If the lot from Liverpool really trafficked solely in mere nostalgia and unchallenged comfort, how then did they change the sound, the form, the ambition, and the language of popular music? How then were they continually curious about all types of music and reinventing their own by infusing it with influences from multiple cultures? To quote some doc: ‘With Pop music still in its infancy back in the early sixties, The Beatles broke so much lyrical, musical, stylistic, and cultural ground that by the time they split up in 1970, they left little territory for successive generations of musicians to explore.’
Would you believe? I am not even that into pop or a diehard Beatles guy, truth be told. But I know enough to know that there is more to the panoply of the genre than nostalgia and comfort regurgitated, with The Beatles a case in point.
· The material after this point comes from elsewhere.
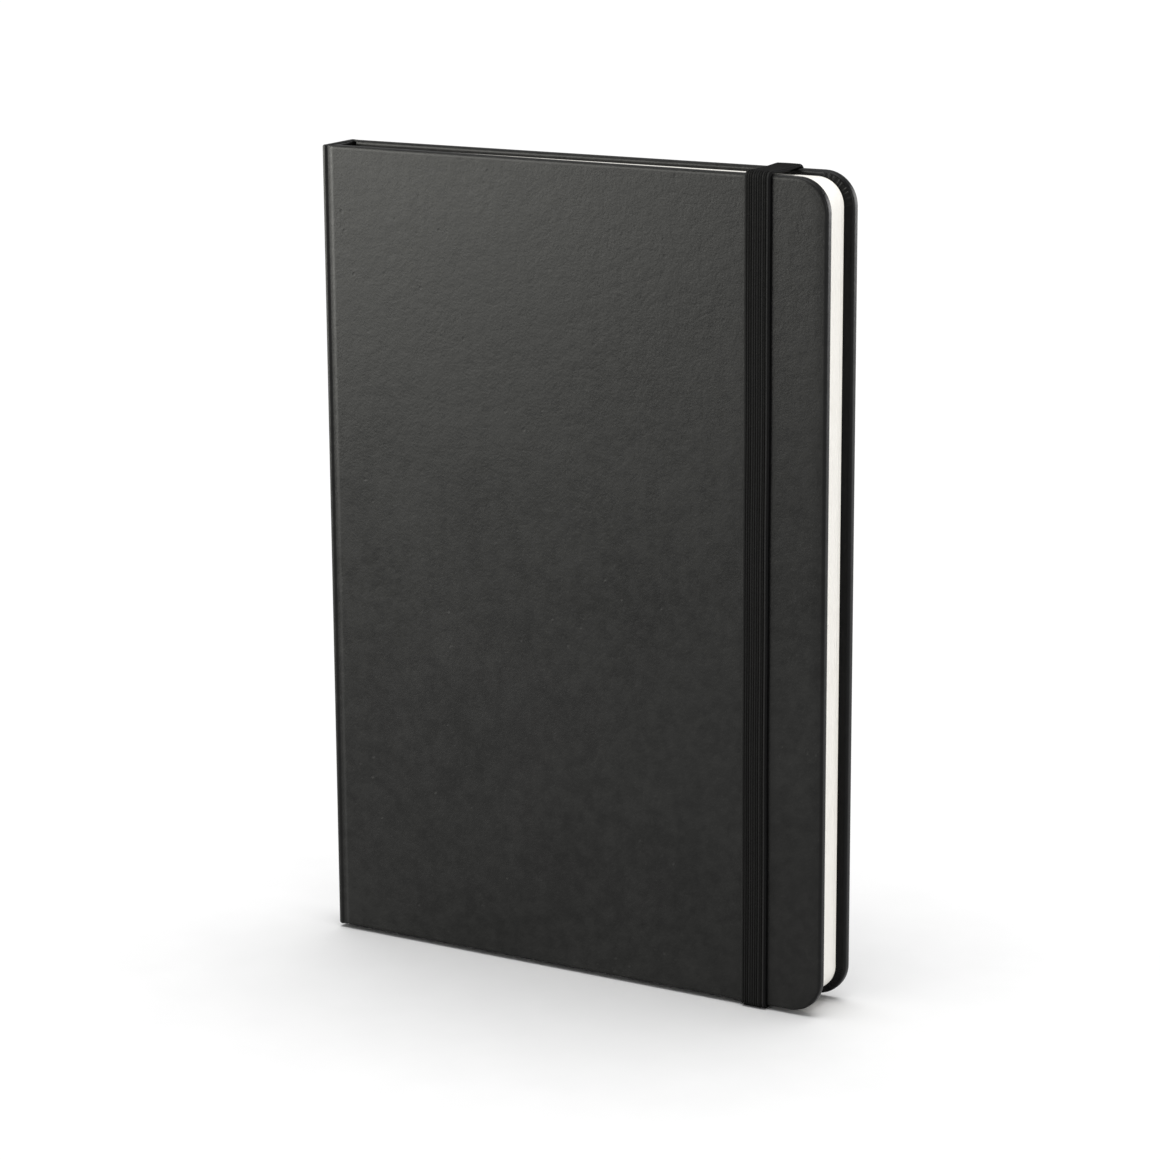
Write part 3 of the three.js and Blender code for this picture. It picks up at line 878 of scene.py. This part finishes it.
def light_only(lamp, materials):
    """Keeps a softbox to some materials, so it neither burns out pages nor lights the floor."""
    lit = bpy.data.collections.new(lamp.name + "_lit")
    for obj in bpy.context.scene.objects:
        if obj.type == "MESH" and any(m in materials for m in obj.data.materials):
            lit.objects.link(obj)
    lamp.light_linking.receiver_collection = lit


def add_studio():
    """A pale world and floor, a soft light from above, and the softboxes."""
    world = bpy.data.worlds.new("studio")
    bpy.context.scene.world = world
    world.use_nodes = True
    background = world.node_tree.nodes["Background"]
    background.inputs["Color"].default_value = STUDIO_WHITE
    background.inputs["Strength"].default_value = STUDIO_STRENGTH
    overhead = add_light("overhead_light", "SUN", (0, 0, 2), (0, 0, 0), OVERHEAD_STRENGTH)
    overhead.data.angle = math.radians(OVERHEAD_ANGLE)
    add_floor()
    for name, place, aim, size, power, color, materials in SOFTBOXES:
        lamp = add_light(name, "AREA", place, aim, power)
        lamp.data.color = color
        lamp.data.shape, lamp.data.size, lamp.data.size_y = "RECTANGLE", *size
        light_only(lamp, materials)


def add_camera():
    """A plain camera at the photo's angle, aimed beside the middle of the book."""
    azimuth, elevation = math.radians(CAMERA_AZIMUTH), math.radians(CAMERA_ELEVATION)
    roll = math.radians(CAMERA_ROLL)
    back = Vector((math.sin(azimuth) * math.cos(elevation),
                   -math.cos(azimuth) * math.cos(elevation), math.sin(elevation)))
    level = Vector((math.cos(azimuth), math.sin(azimuth), 0))
    rise = back.cross(level)
    right = level * math.cos(roll) + rise * math.sin(roll)
    up = rise * math.cos(roll) - level * math.sin(roll)
    place = BOOK_MIDDLE + right * CAMERA_AIM[0] + up * CAMERA_AIM[1] + back * CAMERA_DISTANCE
    data = bpy.data.cameras.new("camera")
    data.lens, data.sensor_width = CAMERA_LENS, CAMERA_SENSOR
    camera = bpy.data.objects.new("camera", data)
    rows = [(*axes, place[i]) for i, axes in enumerate(zip(right, up, back))]
    camera.matrix_world = Matrix(rows + [(0, 0, 0, 1)])
    bpy.context.scene.collection.objects.link(camera)
    bpy.context.scene.camera = camera


bpy.context.scene.view_settings.view_transform = "Standard"
add_studio()
add_camera()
Granted, the top of the pop charts nowadays is really that monolithic fare of comfort sans innovation you describe* (the charting singles were not always thus, as has been scientifically substantiated; for pop music nowadays that challenges and does more, one had better look to less commercial niches outside The Billboard Hot 100.) Much more could be said on this head. I could not forbear saying something though.
* The studies concur with what is basically intuitive: that the pop acts that make the most money and chart the best are least complex and most repetitive, unless, of course, they fit into the Mumford & Sons/Lumineers pop-folk mold.
Last edited by Erik Olson; 08-26-2018 at 02:48 AM.